Deportation is to him [the migrant] exile, a dreadful punishment…. Such, indeed, it would be to any one, but to one already proved to be incapable of honest living, a helpless waif in a strange land, it would be utter destruction.

Both Minian and García Hernández conclude that migrant detention should be eliminated because it is financially costly and doesn’t achieve the desired goal of deterrence and because the very concept of the entry fiction should be considered an affront to justice. The details they provide about the racist double standards that lead to much harsher treatment of nonwhite immigrants are not surprising, but they add to our understanding of the entrenched racism in law enforcement that affects all incarcerated people.

What emerges from both studies is a sad truth about our willingness as a country to exploit the most vulnerable among us for financial gain: not just by renting out jails, building prisons, and charging exorbitant fees for phone calls, but also by creating conditions that compel immigrants to accept long work hours and low wages, which keep consumer costs down for the rest of us.

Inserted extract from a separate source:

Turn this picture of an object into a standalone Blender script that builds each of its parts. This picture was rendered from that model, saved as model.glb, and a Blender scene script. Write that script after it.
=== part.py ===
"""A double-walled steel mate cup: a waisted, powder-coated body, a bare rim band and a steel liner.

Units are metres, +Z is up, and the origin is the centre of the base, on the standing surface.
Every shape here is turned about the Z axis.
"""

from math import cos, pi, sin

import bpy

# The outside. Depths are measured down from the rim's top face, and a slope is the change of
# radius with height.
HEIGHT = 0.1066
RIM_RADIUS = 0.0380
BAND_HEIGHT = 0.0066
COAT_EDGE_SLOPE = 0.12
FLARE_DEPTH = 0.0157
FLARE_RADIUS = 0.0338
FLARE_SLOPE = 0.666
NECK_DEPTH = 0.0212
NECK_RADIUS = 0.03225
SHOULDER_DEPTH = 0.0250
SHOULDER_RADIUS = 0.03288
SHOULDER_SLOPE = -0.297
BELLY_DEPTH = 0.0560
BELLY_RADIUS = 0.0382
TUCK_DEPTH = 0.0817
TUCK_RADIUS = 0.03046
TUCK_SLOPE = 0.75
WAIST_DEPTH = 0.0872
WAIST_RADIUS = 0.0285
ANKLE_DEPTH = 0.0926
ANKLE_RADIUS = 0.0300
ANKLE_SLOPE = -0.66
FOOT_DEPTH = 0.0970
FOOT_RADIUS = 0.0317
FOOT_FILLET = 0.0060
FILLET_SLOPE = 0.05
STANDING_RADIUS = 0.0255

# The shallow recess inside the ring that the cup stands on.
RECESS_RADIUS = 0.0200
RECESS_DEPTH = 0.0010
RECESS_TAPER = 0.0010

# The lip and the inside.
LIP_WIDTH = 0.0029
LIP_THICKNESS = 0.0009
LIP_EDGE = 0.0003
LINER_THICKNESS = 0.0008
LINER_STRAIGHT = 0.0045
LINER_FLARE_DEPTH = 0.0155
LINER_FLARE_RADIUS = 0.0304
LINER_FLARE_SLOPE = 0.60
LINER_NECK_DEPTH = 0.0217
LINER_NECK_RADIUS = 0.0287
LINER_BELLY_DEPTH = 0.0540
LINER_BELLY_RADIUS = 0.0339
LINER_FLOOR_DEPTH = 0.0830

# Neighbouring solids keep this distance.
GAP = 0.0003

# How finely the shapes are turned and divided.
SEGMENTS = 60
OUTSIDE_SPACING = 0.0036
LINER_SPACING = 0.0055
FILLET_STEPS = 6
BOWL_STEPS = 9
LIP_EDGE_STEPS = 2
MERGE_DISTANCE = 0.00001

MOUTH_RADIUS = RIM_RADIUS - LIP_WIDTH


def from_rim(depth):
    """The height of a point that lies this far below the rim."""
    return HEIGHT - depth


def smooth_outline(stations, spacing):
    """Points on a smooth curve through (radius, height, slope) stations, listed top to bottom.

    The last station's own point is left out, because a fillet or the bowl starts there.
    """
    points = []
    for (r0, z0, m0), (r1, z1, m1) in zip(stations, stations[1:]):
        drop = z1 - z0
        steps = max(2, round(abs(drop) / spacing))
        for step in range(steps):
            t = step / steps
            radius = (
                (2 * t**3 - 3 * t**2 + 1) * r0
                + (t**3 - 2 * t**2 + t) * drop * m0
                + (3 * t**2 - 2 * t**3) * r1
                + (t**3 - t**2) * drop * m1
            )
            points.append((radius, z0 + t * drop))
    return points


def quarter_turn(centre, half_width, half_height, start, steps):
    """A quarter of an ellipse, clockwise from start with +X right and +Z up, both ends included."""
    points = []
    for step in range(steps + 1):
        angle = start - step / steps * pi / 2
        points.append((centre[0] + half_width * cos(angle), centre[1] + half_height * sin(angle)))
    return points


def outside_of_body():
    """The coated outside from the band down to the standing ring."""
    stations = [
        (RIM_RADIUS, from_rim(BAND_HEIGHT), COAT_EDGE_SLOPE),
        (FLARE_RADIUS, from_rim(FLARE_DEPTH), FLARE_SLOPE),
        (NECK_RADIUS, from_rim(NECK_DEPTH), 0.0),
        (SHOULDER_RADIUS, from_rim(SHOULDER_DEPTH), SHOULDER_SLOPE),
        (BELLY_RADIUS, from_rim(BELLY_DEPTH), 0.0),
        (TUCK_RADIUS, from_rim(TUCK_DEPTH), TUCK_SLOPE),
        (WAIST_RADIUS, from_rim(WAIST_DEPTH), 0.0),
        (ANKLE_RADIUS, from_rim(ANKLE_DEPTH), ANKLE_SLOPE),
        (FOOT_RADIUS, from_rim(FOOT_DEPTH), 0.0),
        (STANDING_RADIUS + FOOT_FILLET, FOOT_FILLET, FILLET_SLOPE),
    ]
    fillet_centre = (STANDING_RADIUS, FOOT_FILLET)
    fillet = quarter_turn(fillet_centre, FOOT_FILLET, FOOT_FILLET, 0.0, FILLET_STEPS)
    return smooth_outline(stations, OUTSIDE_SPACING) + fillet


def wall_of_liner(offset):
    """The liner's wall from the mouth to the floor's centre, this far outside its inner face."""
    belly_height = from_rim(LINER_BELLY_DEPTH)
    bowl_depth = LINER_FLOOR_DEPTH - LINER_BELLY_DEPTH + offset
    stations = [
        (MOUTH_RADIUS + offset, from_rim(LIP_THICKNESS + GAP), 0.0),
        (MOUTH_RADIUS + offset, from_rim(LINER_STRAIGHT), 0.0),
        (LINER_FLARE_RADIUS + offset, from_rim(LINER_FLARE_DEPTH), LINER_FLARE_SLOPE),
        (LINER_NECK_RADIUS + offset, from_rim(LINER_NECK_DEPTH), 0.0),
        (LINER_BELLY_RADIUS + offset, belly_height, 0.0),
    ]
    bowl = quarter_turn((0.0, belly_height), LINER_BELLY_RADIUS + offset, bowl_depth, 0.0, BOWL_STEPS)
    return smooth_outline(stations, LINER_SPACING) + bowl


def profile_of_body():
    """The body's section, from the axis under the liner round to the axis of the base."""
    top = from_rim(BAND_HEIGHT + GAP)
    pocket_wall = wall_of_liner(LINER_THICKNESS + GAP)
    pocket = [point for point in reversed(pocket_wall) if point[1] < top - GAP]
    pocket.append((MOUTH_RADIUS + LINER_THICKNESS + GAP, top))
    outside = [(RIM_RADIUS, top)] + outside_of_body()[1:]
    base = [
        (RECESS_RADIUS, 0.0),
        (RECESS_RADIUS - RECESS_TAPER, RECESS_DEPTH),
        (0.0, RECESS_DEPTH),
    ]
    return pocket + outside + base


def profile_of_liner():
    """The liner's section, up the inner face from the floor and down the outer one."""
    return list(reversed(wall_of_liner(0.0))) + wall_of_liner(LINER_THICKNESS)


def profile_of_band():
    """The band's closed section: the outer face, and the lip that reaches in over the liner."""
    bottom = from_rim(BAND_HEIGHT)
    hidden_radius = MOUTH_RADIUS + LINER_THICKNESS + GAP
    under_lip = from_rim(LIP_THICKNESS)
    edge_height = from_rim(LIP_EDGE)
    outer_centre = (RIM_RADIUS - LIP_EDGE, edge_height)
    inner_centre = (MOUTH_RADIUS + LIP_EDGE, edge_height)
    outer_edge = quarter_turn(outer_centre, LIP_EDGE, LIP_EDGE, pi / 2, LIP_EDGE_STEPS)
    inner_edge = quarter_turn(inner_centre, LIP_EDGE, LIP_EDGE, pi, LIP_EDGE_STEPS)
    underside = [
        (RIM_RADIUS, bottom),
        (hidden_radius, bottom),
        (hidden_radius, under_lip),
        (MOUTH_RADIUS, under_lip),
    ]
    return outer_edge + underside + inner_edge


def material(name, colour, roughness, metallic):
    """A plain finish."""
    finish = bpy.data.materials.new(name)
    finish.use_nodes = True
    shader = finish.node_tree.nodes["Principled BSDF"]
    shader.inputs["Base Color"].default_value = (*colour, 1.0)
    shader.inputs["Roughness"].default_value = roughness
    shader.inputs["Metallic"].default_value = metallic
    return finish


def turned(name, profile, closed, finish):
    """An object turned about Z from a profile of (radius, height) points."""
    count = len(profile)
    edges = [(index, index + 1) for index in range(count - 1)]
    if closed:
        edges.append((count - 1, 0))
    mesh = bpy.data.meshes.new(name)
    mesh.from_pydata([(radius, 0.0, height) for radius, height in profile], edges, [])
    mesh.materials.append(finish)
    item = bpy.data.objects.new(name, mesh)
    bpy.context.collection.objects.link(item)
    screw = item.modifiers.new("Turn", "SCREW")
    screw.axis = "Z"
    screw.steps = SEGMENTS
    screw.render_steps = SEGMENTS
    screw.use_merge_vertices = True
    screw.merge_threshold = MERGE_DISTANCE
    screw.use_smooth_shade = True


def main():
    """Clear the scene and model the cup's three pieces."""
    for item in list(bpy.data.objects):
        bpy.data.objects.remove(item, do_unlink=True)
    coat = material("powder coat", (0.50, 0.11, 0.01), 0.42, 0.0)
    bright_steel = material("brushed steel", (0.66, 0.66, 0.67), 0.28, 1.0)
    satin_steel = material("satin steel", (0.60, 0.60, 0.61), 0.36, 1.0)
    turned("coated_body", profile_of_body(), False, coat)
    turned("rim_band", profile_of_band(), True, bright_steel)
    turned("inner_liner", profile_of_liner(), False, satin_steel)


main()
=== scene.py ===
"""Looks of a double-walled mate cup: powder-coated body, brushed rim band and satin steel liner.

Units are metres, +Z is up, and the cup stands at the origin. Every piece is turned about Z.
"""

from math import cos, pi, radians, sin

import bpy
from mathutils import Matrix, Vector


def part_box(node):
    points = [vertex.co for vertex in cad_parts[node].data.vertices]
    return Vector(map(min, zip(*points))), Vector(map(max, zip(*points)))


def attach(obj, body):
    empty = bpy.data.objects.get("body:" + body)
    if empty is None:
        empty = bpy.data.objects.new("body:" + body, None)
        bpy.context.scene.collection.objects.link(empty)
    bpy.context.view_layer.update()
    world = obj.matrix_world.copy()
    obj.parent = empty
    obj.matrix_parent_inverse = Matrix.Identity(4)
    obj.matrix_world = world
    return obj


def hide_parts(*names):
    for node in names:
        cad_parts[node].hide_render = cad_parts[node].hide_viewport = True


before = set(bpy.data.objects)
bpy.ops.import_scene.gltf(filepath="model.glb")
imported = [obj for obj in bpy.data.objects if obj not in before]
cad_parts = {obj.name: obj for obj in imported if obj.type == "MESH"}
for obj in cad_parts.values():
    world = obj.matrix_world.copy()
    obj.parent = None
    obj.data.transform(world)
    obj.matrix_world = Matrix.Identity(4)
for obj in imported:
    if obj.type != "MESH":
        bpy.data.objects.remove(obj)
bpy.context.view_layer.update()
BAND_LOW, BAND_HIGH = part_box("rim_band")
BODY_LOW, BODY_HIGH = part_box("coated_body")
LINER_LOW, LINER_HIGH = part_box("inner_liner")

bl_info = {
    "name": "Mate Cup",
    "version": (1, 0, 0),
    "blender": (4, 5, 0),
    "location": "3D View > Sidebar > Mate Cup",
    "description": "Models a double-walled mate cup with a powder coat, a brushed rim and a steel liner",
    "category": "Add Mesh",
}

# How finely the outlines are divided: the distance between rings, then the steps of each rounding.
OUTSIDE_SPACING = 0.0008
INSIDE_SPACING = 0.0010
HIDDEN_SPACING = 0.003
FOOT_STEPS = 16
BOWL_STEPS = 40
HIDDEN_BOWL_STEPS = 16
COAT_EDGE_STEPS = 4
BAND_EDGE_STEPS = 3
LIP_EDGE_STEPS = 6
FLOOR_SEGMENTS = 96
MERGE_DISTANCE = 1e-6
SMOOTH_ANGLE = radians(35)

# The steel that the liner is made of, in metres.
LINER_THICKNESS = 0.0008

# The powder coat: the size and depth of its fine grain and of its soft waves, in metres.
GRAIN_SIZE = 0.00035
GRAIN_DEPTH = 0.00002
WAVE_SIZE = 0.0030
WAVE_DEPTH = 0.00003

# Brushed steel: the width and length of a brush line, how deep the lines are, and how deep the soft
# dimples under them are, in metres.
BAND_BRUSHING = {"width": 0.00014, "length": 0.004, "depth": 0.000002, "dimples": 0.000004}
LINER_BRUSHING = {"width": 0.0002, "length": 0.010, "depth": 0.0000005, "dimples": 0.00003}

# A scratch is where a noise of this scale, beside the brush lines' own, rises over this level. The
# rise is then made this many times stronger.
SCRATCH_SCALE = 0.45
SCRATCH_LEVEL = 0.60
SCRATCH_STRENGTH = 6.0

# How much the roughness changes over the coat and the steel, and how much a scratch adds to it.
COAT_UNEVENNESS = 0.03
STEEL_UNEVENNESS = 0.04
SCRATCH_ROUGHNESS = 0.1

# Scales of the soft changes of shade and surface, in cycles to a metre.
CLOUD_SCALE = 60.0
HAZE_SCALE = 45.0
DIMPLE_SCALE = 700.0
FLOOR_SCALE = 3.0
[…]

To make it worse, we mask those economic interests with hyperbolic rhetoric about migrants as threats, despite the fact that numerous studies show that immigrants are far less likely to commit crimes than American citizens. These writers ask us to consider how much abuse of the disenfranchised we will ignore in order to promote a political agenda or make a middle-class lifestyle more accessible to those of us who enjoy the benefits of citizenship.